For the past five years, Wellingborough Museum has hosted countless free events and exhibitions and provided a meeting place for local groups and societies.
Despite the success of the popular venue, Wellingborough Council is threatening to slash its £26,600 funding grant down to £10,000.
Museum bosses say the move would almost certainly result in its closure within the next three years as there would not be enough money in the long-term to pay for the building’s increasing gas and electricity bills.
Keen to point out that the Alfred East Gallery and Manor House Museum in Kettering, and the Guild Hall in Northampton cost their respective local authorities hundreds of thousands of pounds to run, Robert Wharton, chairman of the trustees of the museum, said: “Wellingborough is getting its museum on the cheap. The town is one of the fastest growing urban areas in the county so the need for a museum is paramount.
“Wellingborough also does not have a tourist information centre and we have more or less been doing that role at no cost to the council.”
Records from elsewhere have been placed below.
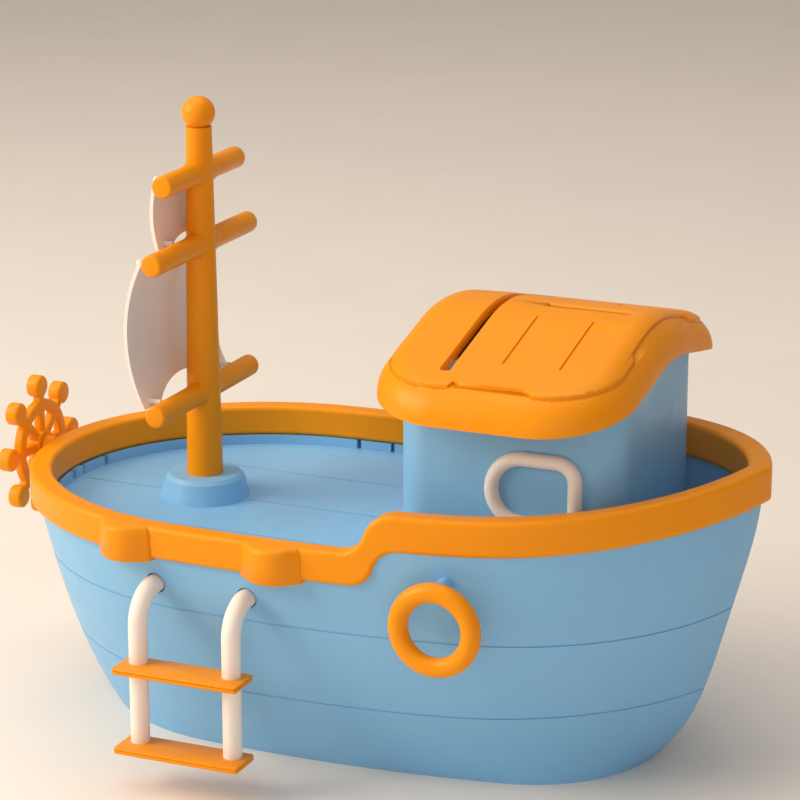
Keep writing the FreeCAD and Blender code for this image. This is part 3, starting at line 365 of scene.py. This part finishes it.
class Modeller:
    """Shapes one mesh with the same tools a person uses in edit mode."""

    merge_distance = 0.004
    flat_angle = 0.4
    soft_angle = 35.0

    def __init__(self, piece: bpy.types.Object) -> None:
        """Work on this piece."""
        self.piece = piece

    @staticmethod
    def clear_selection() -> None:
        """Deselect every object."""
        for other in bpy.context.view_layer.objects:
            other.select_set(False)

    @classmethod
    def cube(cls, centre: Vector, size: Vector) -> "Modeller":
        """Start from a box in millimetres.

        Args:
            centre: the box's centre.
            size: its lengths.

        Returns:
            A modeller for the new mesh.
        """
        cls.clear_selection()
        bpy.ops.mesh.primitive_cube_add(size=1, location=centre * MM)
        bpy.context.object.scale = size * MM
        return cls.placed()

    @classmethod
    def cylinder(cls, centre: Vector, radius: float, depth: float, along: Axis,
                 vertices: int = 48) -> "Modeller":
        """Start from a cylinder in millimetres.

        Args:
            centre: its centre.
            radius: its radius.
            depth: its length.
            along: the axis it lies along.
            vertices: the number of sides.

        Returns:
            A modeller for the new mesh.
        """
        cls.clear_selection()
        bpy.ops.mesh.primitive_cylinder_add(vertices=vertices, radius=radius * MM, depth=depth * MM,
                                            location=centre * MM, rotation=along.value)
        return cls.placed()

    @classmethod
    def placed(cls) -> "Modeller":
        """Move the active object's place, turn and scale into its mesh.

        Returns:
            A modeller for it.
        """
        piece = bpy.context.object
        bpy.ops.object.transform_apply(location=True, rotation=True, scale=True)
        return cls(piece)

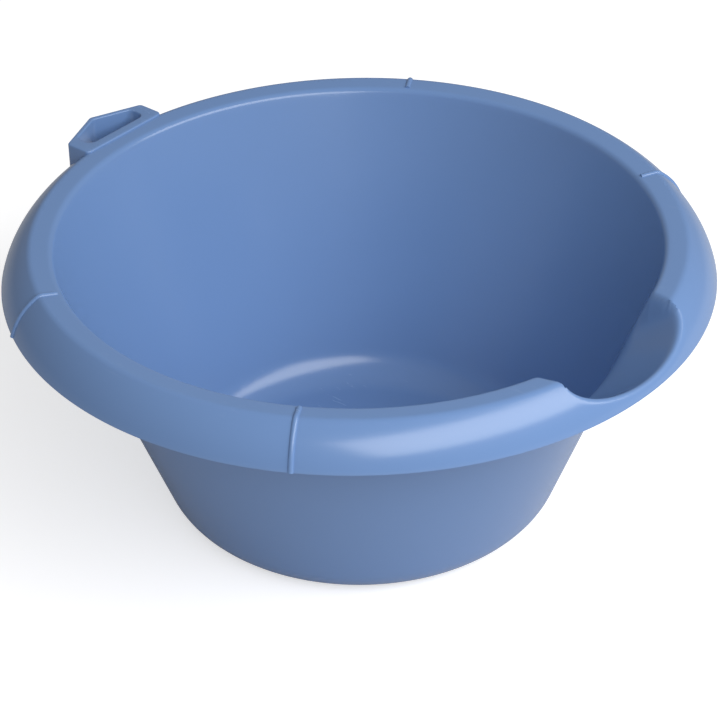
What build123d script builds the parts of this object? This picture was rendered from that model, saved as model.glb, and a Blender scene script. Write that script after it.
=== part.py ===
"""Round wash basin with a pouring lip and a hanging eye, moulded in polypropylene.

Origin: centre of the underside, on the surface that the basin stands on. +Z is up,
the pouring lip points along +X and the hanging eye along -X. Sizes are in millimetres.
The basin is one moulding. Its regions are separate solids that meet face to face.
"""

from math import asin, atan2, cos, degrees, hypot, radians, sin, tan
import os

from build123d import *

# Bowl
height = 163.0          # floor to the crest of the rim
foot_dia = 207.0        # outer wall carried straight down to the floor
mouth_dia = 324.0       # inner wall carried straight up to the crest
wall = 2.2              # thickness of the moulding everywhere
foot_radius = 26.0      # outer corner between the floor and the wall
mouth_radius = 4.0      # inner wall rolling over into the crest

# Rim
crest_width = 12.0      # from the mouth to where the crest turns down into the skirt
crest_rise = 1.0        # the crest climbs this much from the mouth outwards
crease_radius = 5.0     # between the crest and the skirt
skirt_width = 16.0      # the skirt reaches this far out from the crest
skirt_drop = 21.5       # crest to the lower edge of the skirt
skirt_bulge = 2.6       # rise of the skirt's curve over its chord
crest_depth = 8.0       # upper strip of the wall that belongs to the crest ring

# Pouring lip: a trough with a half-elliptical floor that rises outwards
lip_width = 93.0        # across the trough
trough_hollow = 24.0    # floor of the trough below its straight sides
lip_drop = 14.4         # crest down to the lip's lowest point
lip_inset = 1.6         # the lip's lowest point is this far inside the skirt's lower edge
trough_drop = 50.0      # crest down to where the trough leaves the wall
lip_margin = 3.0        # degrees of rim on each side that belong to the lip
lip_seat = 7.0          # wall below the trough that belongs to the lip

# Hanging eye, its reaches measured outwards from the edge of the crest
eye_width = 59.6        # across its straight sides
eye_side_reach = 13.4   # to the ends of the straight sides
eye_point_reach = 25.2
eye_depth = 17.0        # height of its side walls
eye_rise = 1.0          # its top stands above the crest
eye_corner = 3.0        # rounding of its upright corners
slot_width = 43.0
slot_near_reach = 3.2   # to the slot's long straight side
slot_side_reach = 13.6  # to the ends of the slot's short sides
slot_point_reach = 22.0
slot_corner = 4.5
slot_collar = 2.6       # thickness of the wall round the slot

# Raised beads across the rim
bead_angles = (60, 120, 240, 300)
bead_radius = 1.6
bead_rise = 1.1

# Derived places
mouth_r = mouth_dia / 2
crest_r = mouth_r + crest_width
rim_r = crest_r + skirt_width
mouth_z = height - crest_rise
skirt_z = height - skirt_drop
mouth_out = mouth_r - foot_dia / 2
wall_slope = atan2(mouth_out, mouth_z) + asin(wall / hypot(mouth_out, mouth_z))
foot_top = foot_radius * (1 - sin(wall_slope))
inner_foot_r = foot_dia / 2 + wall * tan(wall_slope) - wall / cos(wall_slope)
wall_top = height - crest_depth
trough_foot_r = mouth_r - (trough_drop - crest_rise) * tan(wall_slope)
trough_rise = atan2(trough_drop - lip_drop, rim_r - lip_inset - trough_foot_r)
lip_bottom = height - trough_drop - lip_seat
lip_half_angle = degrees(asin(lip_width / 2 / mouth_r)) + lip_margin
eye_plane = Plane(origin=(0, 0, height + eye_rise), x_dir=(-1, 0, 0), z_dir=(0, 0, 1))
clear = 2 * rim_r       # longer than any cut needs to be


def skin_line():
    """The side of the section that water and hands touch: floor, wall, crest and skirt."""
    with BuildLine() as line:
        FilletPolyline(
            (0, wall),
            (inner_foot_r, wall),
            (mouth_r, mouth_z),
            (crest_r, height),
            radius=(foot_radius - wall, mouth_radius),
        )
        SagittaArc((crest_r, height), (rim_r, skirt_z), skirt_bulge)
        crease = line.vertices().sort_by_distance((crest_r, height))[0]
        fillet(crease, crease_radius)
    return line.wires()[0]


def make_shell():
    """The whole basin without its lip and eye: one wall turned about the axis."""
    with BuildPart() as shell:
        with BuildSketch(Plane.XZ):
            with BuildLine():
                add(skin_line())
                offset(amount=wall, side=Side.RIGHT, closed=True)
            make_face()
        revolve(axis=Axis.Z)
    return shell.part


def make_air():
    """Everything above the skin, out past the rim: what the bowl, lip and beads stand in."""
    with BuildPart() as air:
        with BuildSketch(Plane.XZ):
            with BuildLine():
                add(skin_line())
                Polyline((rim_r, skirt_z), (clear, skirt_z), (clear, clear), (0, clear), (0, wall))
            make_face()
        revolve(axis=Axis.Z)
    return air.part


def make_trough(gap):
    """The trough of the lip as a solid, larger all round by a gap."""
    floor = Vector(trough_foot_r, 0, height - trough_drop)
    along = Vector(cos(trough_rise), 0, sin(trough_rise))
    half = lip_width / 2 + gap
    with BuildPart() as trough:
        # Local x runs across the lip and local y up, square to the trough's floor.
        with BuildSketch(Plane(origin=floor - along * trough_drop, x_dir=(0, 1, 0), z_dir=along)):
            with Locations((0, trough_hollow)):
                Ellipse(half, trough_hollow + gap)
                Rectangle(2 * half, trough_drop, align=(Align.CENTER, Align.MIN))
        extrude(amount=clear / 2)
    return trough.part


def make_lip_zone():
    """The part of space that holds the lip's region: a wedge about +X above the bowl's wall."""
    half = radians(lip_half_angle)
    with BuildPart() as zone:
        with BuildSketch(Plane.XY.offset(lip_bottom)):
            with BuildLine():
                Polyline(
                    (0, 0),
                    (clear * cos(half), -clear * sin(half)),
                    (clear * cos(half), clear * sin(half)),
                    close=True,
                )
            make_face()
        extrude(amount=clear)
    return zone.part


def eye_outline():
    """Five-sided outline of the eye, seen from above, with its root inside the rim."""
    half = eye_width / 2
    side = crest_r + eye_side_reach
    point = crest_r + eye_point_reach
    with BuildSketch() as outline:
        with BuildLine():
            Polyline((0, -half), (side, -half), (point, 0), (side, half), (0, half), close=True)
        make_face()
        fillet(outline.vertices().filter_by_position(Axis.X, side, point), eye_corner)
    return outline.sketch


def slot_outline():
    """Five-sided outline of the slot in the eye, parallel to the eye's own outline."""
    half = slot_width / 2
    near = crest_r + slot_near_reach
    side = crest_r + slot_side_reach
    point = crest_r + slot_point_reach
    with BuildSketch() as outline:
        with BuildLine():
            Polyline((near, -half), (side, -half), (point, 0), (side, half), (near, half), close=True)
        make_face()
        fillet(outline.vertices(), slot_corner)
    return outline.sketch


def make_base():
    """Flat floor and the rounded corner round it, up to where the straight wall starts."""
    with BuildPart() as base:
        add(shell)
        split(bisect_by=Plane.XY.offset(foot_top), keep=Keep.BOTTOM)
    return base


def make_side_wall():
    """The conical wall, without the part that belongs to the lip."""
    with BuildPart() as side_wall:
        with BuildSketch(Plane.XY.offset(foot_top)):
            Circle(crest_r)
        extrude(amount=wall_top - foot_top)
        add(shell, mode=Mode.INTERSECT)
        add(lip_zone, mode=Mode.SUBTRACT)
    return side_wall


def make_rim_crest():
    """The flat crest and the strip of wall under it, all round but for the lip."""
    with BuildPart() as rim_crest:
        with BuildSketch(Plane.XY.offset(wall_top)):
            Circle(crest_r)
        extrude(amount=clear)
        add(shell, mode=Mode.INTERSECT)
        add(lip_zone, mode=Mode.SUBTRACT)
    return rim_crest


def make_rim_skirt():
    """The curved skirt outside the crest, all round but for the lip and the eye."""
    with BuildPart() as rim_skirt:
        add(shell)
        with BuildSketch():
            Circle(crest_r)
        extrude(amount=clear, mode=Mode.SUBTRACT)
        with BuildSketch():
            with Locations((-clear / 2, 0)):
                Rectangle(clear, eye_width)
        extrude(amount=clear, mode=Mode.SUBTRACT)
        add(lip_zone, mode=Mode.SUBTRACT)
    return rim_skirt


def make_pouring_lip():
    """Rim and wall about +X, cut by the trough, with the trough's own wall under it."""
    with BuildPart() as pouring_lip:
        add(shell)
        add(make_trough(wall))
        add(make_trough(0), mode=Mode.SUBTRACT)
        add(air, mode=Mode.SUBTRACT)
        with BuildSketch(Plane.XY.offset(-clear)):
            Circle(rim_r)
        extrude(amount=2 * clear, mode=Mode.INTERSECT)
        add(lip_zone, mode=Mode.INTERSECT)
    return pouring_lip


def make_hanging_eye():
    """Hood with side walls and a slot right through it, open below."""
    outline = eye_outline()
    slot = slot_outline()
    with BuildPart() as hanging_eye:
        with BuildSketch(eye_plane):
            add(outline)
        extrude(amount=-eye_depth)
        with BuildSketch(eye_plane.offset(-wall - eye_rise)):
            add(outline)
            offset(amount=-wall, kind=Kind.INTERSECTION, mode=Mode.REPLACE)
            with BuildSketch(mode=Mode.PRIVATE) as collar:
                add(slot)
                offset(amount=slot_collar, mode=Mode.REPLACE)
            add(collar.sketch, mode=Mode.SUBTRACT)
        extrude(amount=-eye_depth, mode=Mode.SUBTRACT)
        with BuildSketch(eye_plane):
            add(slot)
        extrude(amount=-eye_depth, mode=Mode.SUBTRACT)
        with BuildSketch():
            Circle(crest_r)
        extrude(amount=clear, mode=Mode.SUBTRACT)
    return hanging_eye


def make_bead():
    """One raised bead on +X, from the mouth over the crest to the skirt's lower edge."""
    with BuildPart() as bead:
        rim_top = Wire(skin_line().edges().sort_by(Axis.X)[-3:])
        run = Plane.XZ.from_local_coords(rim_top)
        with BuildSketch(Plane(origin=run @ 0, x_dir=(0, 1, 0), z_dir=run % 0)):
            with Locations((0, bead_rise - bead_radius)):
                Circle(bead_radius)
            Rectangle(clear, clear, align=(Align.CENTER, Align.MAX), mode=Mode.SUBTRACT)
        sweep(path=run)
    return bead.part


def save(piece, name):
    """Label a sub-part and write its file."""
    piece.part.label = name
    export_step(piece.part, f"parts/{name}.step")


os.makedirs("parts", exist_ok=True)
shell = make_shell()
air = make_air()
lip_zone = make_lip_zone()
save(make_base(), "base")
save(make_side_wall(), "side_wall")
save(make_rim_crest(), "rim_crest")
save(make_rim_skirt(), "rim_skirt")
save(make_pouring_lip(), "pouring_lip")
save(make_hanging_eye(), "hanging_eye")
bead_on_x = make_bead()
for number, angle in enumerate(bead_angles, start=1):
    with BuildPart() as rim_bead:
        add(bead_on_x, rotation=(0, 0, angle))
    save(rim_bead, f"rim_bead_{number}")
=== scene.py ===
from math import asin, atan2, cos, hypot, pi, radians, sin, tan

import bmesh
import bpy
from mathutils import Matrix, Vector


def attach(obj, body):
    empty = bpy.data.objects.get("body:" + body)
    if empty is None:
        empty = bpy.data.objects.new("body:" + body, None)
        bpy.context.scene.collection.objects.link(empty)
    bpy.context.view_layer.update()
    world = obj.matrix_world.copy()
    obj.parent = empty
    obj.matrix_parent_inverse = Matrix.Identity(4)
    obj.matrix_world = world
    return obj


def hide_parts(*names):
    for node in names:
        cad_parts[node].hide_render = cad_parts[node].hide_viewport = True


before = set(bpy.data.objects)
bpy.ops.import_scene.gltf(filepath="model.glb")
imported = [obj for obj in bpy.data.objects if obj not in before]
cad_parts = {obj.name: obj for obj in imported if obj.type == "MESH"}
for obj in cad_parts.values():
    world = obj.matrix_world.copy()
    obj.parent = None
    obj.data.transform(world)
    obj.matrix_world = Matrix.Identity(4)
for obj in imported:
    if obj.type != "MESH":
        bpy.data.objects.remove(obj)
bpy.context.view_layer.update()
scene = bpy.context.scene
print("frame loaded:", ", ".join(sorted(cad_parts)))

# sizes shared by the pieces, in metres
basin = {
    "height": 0.163,
    "footRadius": 0.1035,       # outer wall carried down to the floor
    "mouthRadius": 0.162,       # inner wall carried up to the crest
    "wall": 0.0022,
    "footCorner": 0.026,
    "mouthCorner": 0.004,
    "crestWidth": 0.012,
    "crestRise": 0.001,
    "creaseRadius": 0.005,
    "skirtWidth": 0.016,
    "skirtDrop": 0.0215,
    "skirtBulge": 0.0026,
    "finerFrom": 0.135,         # above this radius the wall has closer rings
    "lowerEdge": 0.0005,        # rounding of the skirt's lower edge
    "edgeAngle": 65,
    "shadeAngle": 42,
}
sectionSteps = {
    "floor": 10, "footCorner": 12, "lowWall": 12, "highWall": 26, "mouth": 7, "crest": 7,
    "crease": 6, "skirt": 22,
}
crestRadius = basin["mouthRadius"] + basin["crestWidth"]
rimRadius = crestRadius + basin["skirtWidth"]
mouthHeight = basin["height"] - basin["crestRise"]


def spread(a, b, count):
    # count points from a to b, a left out
    return [(a[0] + (b[0] - a[0]) * k / count, a[1] + (b[1] - a[1]) * k / count)
            for k in range(1, count + 1)]


def roundCorner(before, corner, after, radius, count):
    # points of the arc that rounds a corner of a line
    inward = Vector(before) - Vector(corner)
    outward = Vector(after) - Vector(corner)
    inward.normalize()
    outward.normalize()
    half = inward.angle(outward) / 2
    centre = Vector(corner) + (inward + outward).normalized() * radius / sin(half)
    start = Vector(corner) + inward * radius / tan(half) - centre
    end = Vector(corner) + outward * radius / tan(half) - centre
    first = atan2(start.y, start.x)
    turn = atan2(start.x * end.y - start.y * end.x, start.dot(end))
    return [(centre.x + radius * cos(first + turn * k / count),
             centre.y + radius * sin(first + turn * k / count)) for k in range(count + 1)]


def skirtArc(count):
    # the skirt's curve, from the edge of the crest to its lower edge
    top = Vector((crestRadius, basin["height"]))
    low = Vector((rimRadius, basin["height"] - basin["skirtDrop"]))
    chord = low - top
    bulge = basin["skirtBulge"]
    radius = (chord.length_squared / 4 + bulge * bulge) / (2 * bulge)
    outwards = Vector((-chord.y, chord.x)).normalized()
    centre = (top + low) / 2 + outwards * (bulge - radius)
    first = atan2(top.y - centre.y, top.x - centre.x)
    last = atan2(low.y - centre.y, low.x - centre.x)
    return [(centre.x + radius * cos(first + (last - first) * k / count),
             centre.y + radius * sin(first + (last - first) * k / count)) for k in range(count + 1)]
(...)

The proposed cuts are part of a change to the way funding is given out by the council, which will also now see cash handed out for services, such as heritage, rather than grants to specific individual organisations like Wellingborough Museum.
The museum, which is mainly run by its more than 70 volunteers and attracts 30,000 visitors a year, could be one of the hardest hit funding applicants, resulting in the almost certain loss of countless community events and exhibitions hosted there and the museum cafe which is well attended.
Over the next few weeks alone, a children’s painting and crafts day, a photographic exhibition and a huge Remembrance exhibition and event are all due to take place – all for free.
Regular visitor Ken Murdin, 88, of Highfield Road, said: “I go there most Saturday mornings. They have so many visitors and they have so many good displays and good activities.
“It would be a lot of money to take away from the venue in one go. I think they would be making a big mistake, especially because they have so many volunteers, and it would be a big loss to the town.
“I think it is the jewel in the crown of Wellingborough and the council should realise that.”
Wellingborough resident, Vi Newbold, 71, is also a regular visitor. She said: “It means an awful lot to me because it is somewhere to socialise. I have met some nice people there, and when the children come in with the schools they always seem to enjoy themselves.”
The venue also plays host to many local groups and societies. Currently about 3,000 reels of film owned by the Northamptonshire Film Archive and a library belonging to the Northamptonshire Family History Society, which holds the key to countless local family trees, are being stored there.
Members of Wellingborough’s Model Railway Association are also creating a model exhibition of Midland Road Station at the museum.
Group member Lesley Foster said: “I think what the council has proposed to do is disgusting. I don’t think they realise what a superb facility the museum is.
“It would be a massive loss to the community because we would lose all the history of Wellingborough and you can’t afford to do that because it’s too precious – you leave nothing for the generations that come after you.”
Ian Nunney, the museum’s archaeologist and only paid member of staff, said his job would almost certainly be at risk.
He said the first thing anyone from the museum knew about the proposed cuts was when they read it in the resources committee agenda a few weeks ago.
Mr Nunney said: “We have had no contact from the council on this issue, all we have ever wanted is for a representative of the council to talk to us. We feel very disappointed.”
Members of the council’s resources committee debated the issue at a meeting last week. Rather than approving the recommendation to agree the funding cut, they have asked for the issue to be looked at again before a ﬁnal decision is made.
The working group responsible for making the recommendations was expected to meet again this afternoon to deliberate the issue once more.
Cllr Barry Graves, deputy leader of the council, said: “We have no desire to see the museum close and we understand that it plays an important role in the community.
“Heritage is a priority, which is why it’s on the list of services being considered for grants funding. However, the reality is that at the moment there is less money to go round.
“We appreciate it is a very difficult time for voluntary organisations, so we would be happy to meet with the museum and discuss if there are ways to help their money go further. It is important to note that no decisions have been made yet and the position on grants funding will become clearer following this afternoon’s meeting.”